Rāmānujācārya · Vedānta Deśika

Śuddhādvaita

These commentators read the goal as Vaikuntha, the Lord's own abode, not a featureless absorption: the supreme step is itself the Brahma-named, aksara, all-pervading station of Vishnu. One source keeps the gloss brief since the verse only lists, but marks that the qualities are 'means' for those who would reach it. The other goes further: without 'sharanagati' (taking refuge) the defects do not cease, and without their ceasing the station is not gained; so the listed marks are not autonomous moral attainments that, once earned, deserve the abode. They are the absence-of-defects that refuge alone can bring about. The devotee does not climb to the supreme abode by self-purification; he reaches it because his refuge has emptied him of the obstructions, and the refuge itself is the very manner of the seeking.

Vallabhācārya · Śrī Puruṣottama

Dvaita

These commentators read the verse very briefly as Krishna stating a further means. One notes only that with 'free of pride' he gives an additional means. The other explains why a further means is needed at all: the means to the knowledge of Brahman is the consideration of the universe, and the means to that is taking refuge in Him, so the whole has already been stated; the point of what follows is that it supplies yet another means toward the same end.

Madhvācārya · Śrī Jayatīrtha

Bhakti

Among these commentators two distinct emphases appear. Some take the verse as the further sadhanas for attainment and as the seeker's inward equipment, illustrating the dropping of pride, attachment, and dualism with vivid images: pride and infatuation clearing like clouds at the end of the monsoon, activity falling away like a plantain that has borne its fruit, desires fleeing like birds from a tree on fire, and the purified one merging in the Supreme like pure gold mingled with pure gold. Others read the verse (taking 'na tad' from the next breath) as already describing what the supreme abode is like: free from the suffering of heat and cold, self-luminous, the non-inert supersensuous radiance that illumines all things. They support this with scripture, that there the sun does not shine nor moon nor stars, and that by His light all this shines; the abode is the Lord's own glorious nature, self-luminous with a body of consciousness, attained by those who have surrendered.

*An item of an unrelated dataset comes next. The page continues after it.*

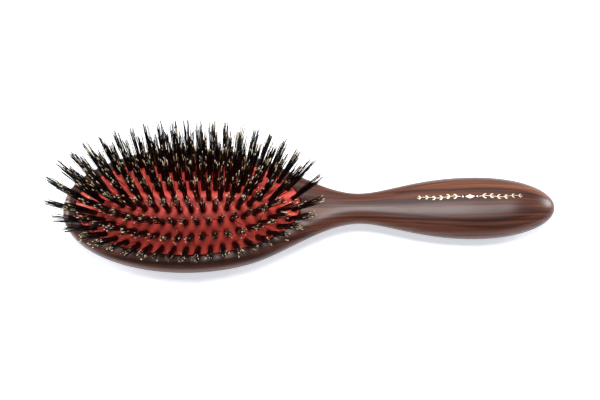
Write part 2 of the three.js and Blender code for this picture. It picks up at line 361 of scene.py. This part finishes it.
def bristle_material():
    """Black bristle; on about half of them the tip fades to brown or blond."""
    material, tree, shader = new_material("boar_bristle", Specular_IOR_Level=0.18)
    tip = attribute(tree, "tip").outputs["Fac"]
    tone = attribute(tree, "tone").outputs["Fac"]
    shaft = ramp(tree, tone, [(0.0, (0.002, 0.0015, 0.0015)), (0.8, (0.004, 0.003, 0.0025)),
                              (0.95, (0.022, 0.010, 0.005)), (1.0, (0.09, 0.040, 0.014))])
    pale = ramp(tree, tone, [(0.52, (0.005, 0.004, 0.004)), (0.62, (0.06, 0.025, 0.010)),
                             (0.70, (0.50, 0.28, 0.11)), (0.80, (0.95, 0.78, 0.48)),
                             (1.0, (1.0, 0.94, 0.78))])
    color = mix(tree, tip, shaft, pale)
    tree.links.new(color, shader.inputs["Base Color"])
    place = node(tree, "ShaderNodeTexCoord").outputs["Object"]
    rough = maths(tree, "MULTIPLY_ADD", noise(tree, place, 900.0), 0.2, 0.32)
    tree.links.new(rough, shader.inputs["Roughness"])
    return material


def cement_material():
    """Blotchy brown rubber cement."""
    material, tree, shader = new_material("rubber_cement", Roughness=0.6)
    place = node(tree, "ShaderNodeTexCoord").outputs["Object"]
    blotch = noise(tree, place, 420.0, 3.0)
    tree.links.new(mix(tree, blotch, (0.10, 0.03, 0.02), (0.22, 0.08, 0.05)),
                   shader.inputs["Base Color"])
    bump(tree, shader, blotch, 0.3, 0.0002)
    return material


def wire_material():
    """Lightly scratched metal wire."""
    material, tree, shader = new_material("drawn_wire", Metallic=1.0)
    place = node(tree, "ShaderNodeTexCoord").outputs["Object"]
    scratch = noise(tree, place, 1500.0, 3.0)
    tree.links.new(mix(tree, scratch, (0.50, 0.47, 0.42), (0.72, 0.70, 0.66)),
                   shader.inputs["Base Color"])
    tree.links.new(maths(tree, "MULTIPLY_ADD", scratch, 0.25, 0.2), shader.inputs["Roughness"])
    return material


def foil_material():
    """Worn gold foil."""
    material, tree, shader = new_material("gold_foil", Metallic=1.0)
    place = node(tree, "ShaderNodeTexCoord").outputs["Object"]
    wear = noise(tree, place, 1800.0, 3.0)
    tree.links.new(mix(tree, wear, (0.78, 0.55, 0.38), (0.98, 0.82, 0.66)),
                   shader.inputs["Base Color"])
    tree.links.new(maths(tree, "MULTIPLY_ADD", wear, 0.3, 0.25), shader.inputs["Roughness"])
    return material


# ---- Body shape ---------------------------------------------------------------------------------

def bezier(points, count):
    """Points along a cubic curve."""
    t = np.linspace(0, 1, count)[:, None]
    p = np.asarray(points, float)
    return ((1 - t) ** 3 * p[0] + 3 * t * (1 - t) ** 2 * p[1] + 3 * t * t * (1 - t) * p[2]
            + t ** 3 * p[3])


def plan_outline():
    """Points (x, half width) from the nose of the head to the tip of the handle."""
    join_x = 0.52 * HEAD_X  # where the head's oval turns into the neck's curve
    angle = math.acos(join_x / HEAD_X)
    join_y = HEAD_Y * math.sin(angle)
    slope = -HEAD_Y * join_x / (HEAD_X * HEAD_X * math.sin(angle))
    leave = 0.31 * (NECK_X - join_x)
    swell = WIDEST_X - NECK_X
    t = np.linspace(math.pi, angle, 150)[:, None]
    head = np.hstack([HEAD_X * np.cos(t), HEAD_Y * np.sin(t)])
    neck = bezier([(join_x, join_y), (join_x + leave, join_y + slope * leave),
                   (NECK_X - 0.33 * (NECK_X - join_x), NECK_WIDTH / 2), (NECK_X, NECK_WIDTH / 2)], 60)
    grip = bezier([(NECK_X, NECK_WIDTH / 2), (NECK_X + 0.23 * swell, NECK_WIDTH / 2),
                   (NECK_X + 0.49 * swell, HANDLE_WIDTH / 2), (WIDEST_X, HANDLE_WIDTH / 2)], 60)
    t = np.linspace(math.pi / 2, 0, 80)[:, None]
    tip = np.hstack([WIDEST_X + (TIP_X - WIDEST_X) * np.cos(t), HANDLE_WIDTH / 2 * np.sin(t)])
    return np.vstack([head, neck[1:], grip[1:], tip[1:]])


OUTLINE = plan_outline()


def half_width(x):
    """Half the body's width in plan at x."""
    return np.interp(x, OUTLINE[:, 0], OUTLINE[:, 1])


def profile(x, pairs):
    """The value at x of a curve through (place, value) pairs, level at each of them."""
    value = np.full_like(x, pairs[0][1], dtype=float)
    for (x0, v0), (x1, v1) in zip(pairs, pairs[1:]):
        t = np.clip((x - x0) / (x1 - x0), 0, 1)
        value = np.where(x >= x0, v0 + (v1 - v0) * t * t * (3 - 2 * t), value)
    return value


def opening(distance, length):
    """How far a round end has opened at a distance from its point, 0 to 1."""
    return np.sqrt(1 - (1 - np.clip(distance / length, 0, 1)) ** 2)


def soft_floor(z, level, softness):
    """z kept above a level, with a rounded turn."""
    return level + softness * np.logaddexp(0, (z - level) / softness)


def middle_line(x):
    """Height at which the body stands furthest out."""
    return profile(x, [(PAD_X, WIDEST_HEIGHT), (NECK_X, WIDEST_HEIGHT), (WIDEST_X, HANDLE_MIDDLE)])


def top_line(x):
    """Height of the body's top along its middle, before its ends close."""
    return profile(x, [(PAD_X / 2, RIM_HEIGHT + CROWN_OVER_RIM), (NECK_X, NECK_TOP),
                       (WIDEST_X, HANDLE_TOP)])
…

Śrīla Viśvanātha · Śrīla Baladeva · Sant Jñāneśvar · Śrīdhara Svāmī

Modern

These commentators present the verse as a practical map of the liberated character available to any sincere seeker. One glosses the terms plainly: pride is stiff egoism, 'sanga' is the 'kartritva-abhimana' or 'I am the doer' idea, the pairs of opposites include honor and dishonor and censure and praise, and only those who have destroyed ignorance and gained Self-knowledge reach the eternal goal. Another renders it tersely as the desireless 'Scients' who reach the inexhaustible Seat. The most expansive reads it through devotion: pride for honor arises only from taking the body as oneself, and the devotee whose belonging is wholly in the Lord has no such pride; every favorable or unfavorable circumstance is received as the Lord's own gracious gift, so the pairs of opposites lose their grip. To take ever-changing samsara as stable is delusion ('mudhata'); the undeluded reach the imperishable station and never return, though in truth every person already stands in that station and only a turned-away gaze hides it.

Swami Sivananda · Lokmanya Tilak · Swami Ramsukhdas

A Seeker Asks

Is this verse handing me a checklist of virtues I must perfect by my own effort before I can reach the goal, or is it describing what naturally falls away in a life already turned toward the highest?

Read one way, the verse is indeed a list of qualities to cultivate: free of pride and delusion, attachment conquered, ever fixed in the Self, desires turned back, freed of the pairs of opposites. Several commentators take it just this way, as the inward equipment of the seeker, even drawing the lesson that one must therefore cultivate these qualities. So the verse is not meant to be admired from a distance; it names the actual condition of the one who arrives.

Dhanapati Sūri · Śrīdhara Svāmī · Swami Sivananda · Lokmanya Tilak

But the items are consistently read not as virtues bolted on from outside but as the removal of specific defects: pride, non-discrimination, attachment, scattered desire, and the swing of pleasure and pain. They are absences, not acquisitions. So the question is less about adding good traits than about what gets emptied out.

Śaṅkarācārya · Madhusūdana Sarasvatī · Śrī Nīlakaṇṭha · Swami Ramsukhdas

And on the deepest reading the emptying is not finally your own achievement at all. Where the heart has truly come to refuge in the Lord, the defects cease by His grace, and all these engagements become easy to carry to completion. One commentator is emphatic that these marks are not autonomous attainments that, once earned, deserve the abode; the devotee does not climb there by self-purification but reaches it because his refuge has already emptied him of the obstructions, and the refuge itself is the road. So both readings hold together: the checklist is real, but it is fulfilled in you as you turn fully toward the highest, not crossed off by force beforehand.

Rāmānujācārya · Śrī Puruṣottama · Swami Ramsukhdas

Contemplation

When an unfavorable circumstance arrives and the mind starts to churn, try receiving it as the gracious arrangement of the One you love, not as something to fix or fight. The teaching is to keep your gaze on the kindness behind the situation rather than on the situation itself. With the simple inner stance, whatever happens is for my real good, the pairs of opposites lose their grip and fall away on their own. There is a quiet image for why this works: when our train sits still and the train on the next track begins to move, we feel ourselves moving; only by looking out at the steady platform do we see that our own train never stirred. In the same way, by leaning on the ever-changing world we take ourselves to be changing with it. Turn the gaze back to your own unchanging nature, and you find you have always been still, already standing in that imperishable place, never having left it.